RSOV aneurysms need definitive therapy. Patients require initial stabilization and control of heart failure symptoms with diuretics, vasodilators and inotropes. Treatment options include surgical repair or percutaneous device closure. The factors determining the choice of treatment includes anatomic location of the RSOV and associated cardiac defects. Surgical repair is still the gold standard in the management of RSOV with in-hospital mortality of less than 5%. It is usually indicated in patients who have associated VSD or large RSOV with aortic end >12mm, RSOV with multiple shunts or suspicion or evidence of aortic valve endocarditis.
Percutaneous closure of RSOV was first attempted by Cullen, et al., in 1994 using a Rashkind umbrella . Catheter closure of RSOV is now a safe and feasible alternative to surgical repair in patients with favourable anatomy without associated cardiac lesions.
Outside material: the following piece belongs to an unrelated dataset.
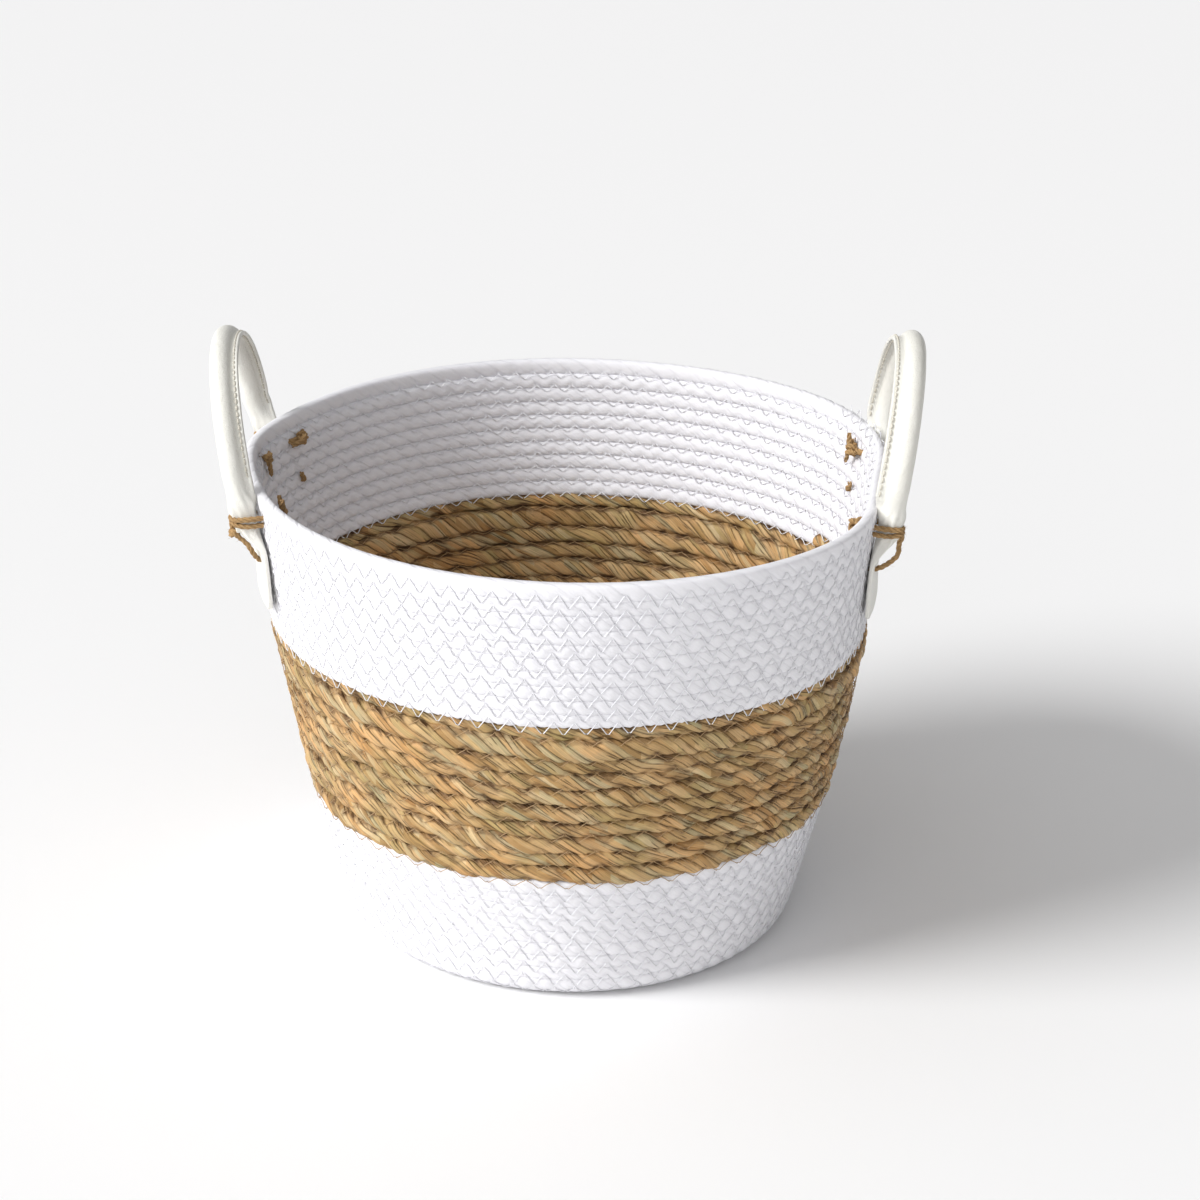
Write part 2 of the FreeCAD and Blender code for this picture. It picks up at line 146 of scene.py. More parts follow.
@dataclass
class MeshStore:
    """Collects tubes, and makes one mesh object of them."""

    points: list[np.ndarray] = field(default_factory=list)
    faces: list[np.ndarray] = field(default_factory=list)
    uvs: list[np.ndarray] = field(default_factory=list)
    # Share of painted shade in the grooves for each point, one array per tube.
    painted_groove_shades: list[np.ndarray] = field(default_factory=list)
    count: int = 0

    def add_tube(self, rings: np.ndarray, u: np.ndarray, v: np.ndarray, v_span: float,
                 cavity: np.ndarray | None = None) -> None:
        """Add a closed tube with capped ends.

        Args:
            rings: points, as ring by place in the ring by coordinate.
            u: texture coordinate of each ring.
            v: texture coordinate of each point, as ring by place.
            v_span: how much v grows once round a ring.
            cavity: how deep in a groove each point lies, from 0 to 1, which the cord finishes use to
                paint shade into their colour.
        """
        n, m, _ = rings.shape
        i, j = np.meshgrid(np.arange(n - 1), np.arange(m), indexing="ij")
        k = (j + 1) % m
        quads = np.stack([i * m + j, i * m + k, (i + 1) * m + k, (i + 1) * m + j], -1).reshape(-1, 4)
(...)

Most commonly used occlusion devices are Amplatzer Duct Occluder (ADO), Amplatzer Septal Occlude (ASO) and muscular VSD closure device. Complications of catheter closure include device migration, hemolysis, and encroachment on to aortic valve leaflets or coronary ostia and AV conduction disturbance.
Rupture of right sinus of Valsalva into RA is a rare occurrence. Early detection and management is vital to reduce morbidity and mortality.Tetrad of features such as continuous murmur, elevated pulsating JVP, bounding pulse along with a history of sudden-onset chest or epigastric pain is highly suggestive of RSOV aneurysm . Imaging techniques play a pivotal role in early diagnosis and treatment. Treatment options include surgical repair or percutaneous device closure based on anatomy and associated cardiac defects.
The authors are thankful to the patient for consenting to publish this case report. We are also thankful to Dr. Vidya Suratkal and her staff, Department of Cardiology, Lilavati Hospital and Research Centre, Mumbai for their support during the study.